The UK lags well behind other jurisdictions in achieving gender parity on its highest court.  Four of the nine members of the Supreme Court of Canada, three of the seven judges of the High Court of Australia and two of the nine justices of the US Supreme Court are women. The UK Supreme Court also lacks the racial, ethnic and sexual diversity of these other top courts.

Further, the practice in the UK of appointing to the Supreme Court only from among the current members of the Court of Appeal means that the pool of candidates considered eligible for future appointments is not only very small, but very homogeneous.  Only three women currently sit on the Court of Appeal. Moreover, the High Court bench which constitutes the candidate pool for the Court of Appeal also contains few women.
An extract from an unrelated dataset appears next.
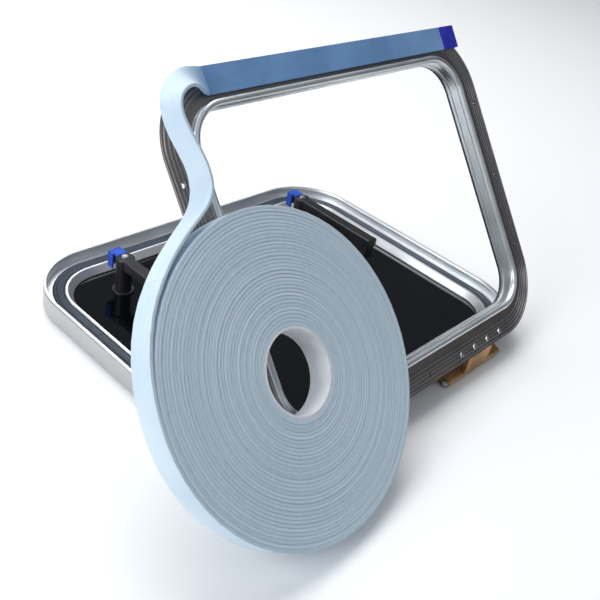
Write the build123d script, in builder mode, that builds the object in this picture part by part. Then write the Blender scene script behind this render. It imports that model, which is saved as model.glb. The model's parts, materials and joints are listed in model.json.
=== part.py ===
# An aluminium deck hatch lying on its outer face with its base frame hinged up over it,
# and a roll of foam sealing tape leaning on the frame while the tape goes on the flange.
# Millimetres, +Z up. The origin is the middle of the acrylic pane's outer face.
import os
from math import cos, radians, sin

from build123d import *

# ---- driving dimensions ---------------------------------------------------
lid_width = 490.0              # along the hinge, X
lid_depth = 400.0              # hinge side to lock side, Y
lid_corner = 80.0
rim_height = 27.5              # top of the lid's rim above the floor
wall_foot = 3.0                # underside of the lid's outer wall

pane_inset = 12.0
pane_thickness = 8.0

flange_width = 472.0
flange_depth = 368.0
flange_corner = 75.0
flange_plate = 3.0
coaming_inset = 37.0           # inner face of the frame's wall, from the flange's edge
coaming_back = 14.4            # how far the wall reaches behind the flange's face
lip_height = 6.0               # how far its rounded lip stands in front of that face
rib_height = 0.8
rib_pitch = 4.0
first_rib = 1.8
rib_width = 1.4
rib_count = 5

open_angle = 51.5              # the frame's angle to the lid
hinge_height = 5.5
hinge_out = 10.2               # hinge axis in front of the lid's outer wall
flange_from_axis = 18.1        # flange edge to hinge axis, in the flange's plane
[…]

“What kind of encouragement does this provide to younger women lawyers with aspirations to a judicial career?” asked EJI convenor, Kate Malleson, Professor of Law at Queen Mary, University of London.  “If the government is serious about judicial diversity, much more concerted measures are required, such as the adoption of targets, and appointment of qualified candidates directly from the legal profession and academia.”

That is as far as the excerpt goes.